Any contract made that involves the land before the end of the trust period is null and void; after patents have been issued to Indians for their allotments, the laws of descent and partition of the State in which the allotments are located replace tribes’ inheritance laws and are applied to the allotment; and, if there is any land on the reservation that has not been allotted, the Secretary of the Interior is authorized to negotiate with the tribe for the purchase of this surplus land by the United States. These purchases have to be ratified by Congress and will be sold to white settlers in tracts not exceeding 160 acres. Money that is earned by selling the land to white settlers is to be held in trust by the government for the sole use of tribes to whom the reservation belonged but subject to appropriation by Congress for the education and civilization of the Indians.


This section also states a hiring preference for Indian people in public service who have followed the provisions of the General Allotment Act and have become citizens of the United States.

Section 6: After allotments have been made, every member of the bands or tribes to whom allotments have been made are subject to laws of the state or territory in which they reside.  Every individual Indian who receives trust patents is bestowed with United States citizenship (This section was amended by the Burke Act in 1906).
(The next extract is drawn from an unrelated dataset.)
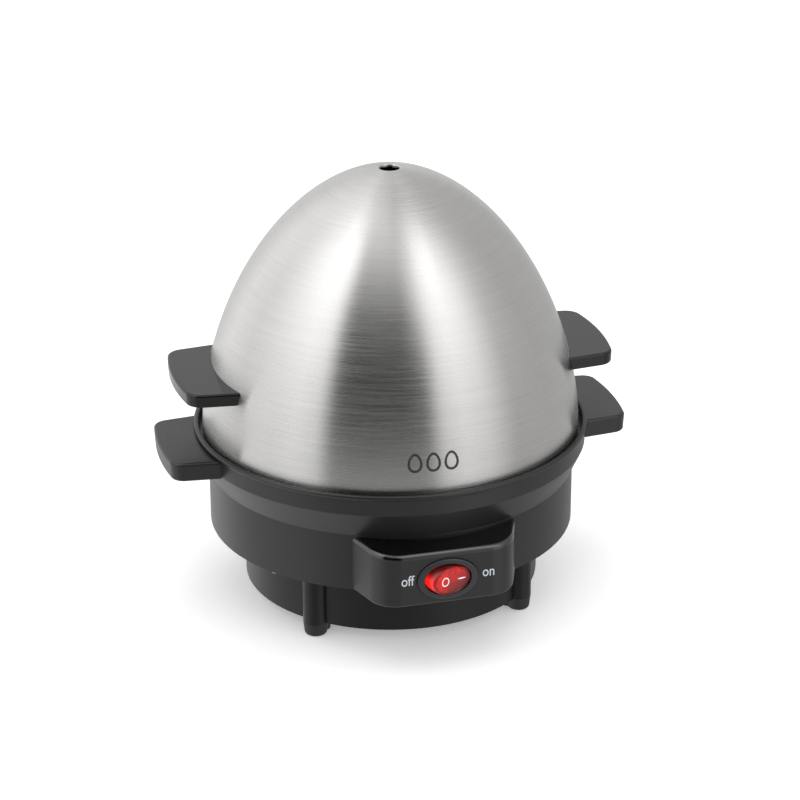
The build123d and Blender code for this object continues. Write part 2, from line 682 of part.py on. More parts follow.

Section 7: The secretary of the interior is authorized to prescribe rules and regulations for water rights on irrigated lands within the reservation.

Section 8: None of the Cherokees, Creeks, Choctaws, Seminoles, Osage, Miamies, Peorias, Sacs and Foxes, in Indian Territory, nor any reservations of the Seneca Nation of New York, nor an executive order reservation in Nebraska, are subject to the provisions of the General Allotment Act.

Section 10: Nothing in the act is to be construed as affecting the right of Congress to grant right of way through lands granted to an Indian person or tribe, or condemn such lands to public uses, upon making just compensation.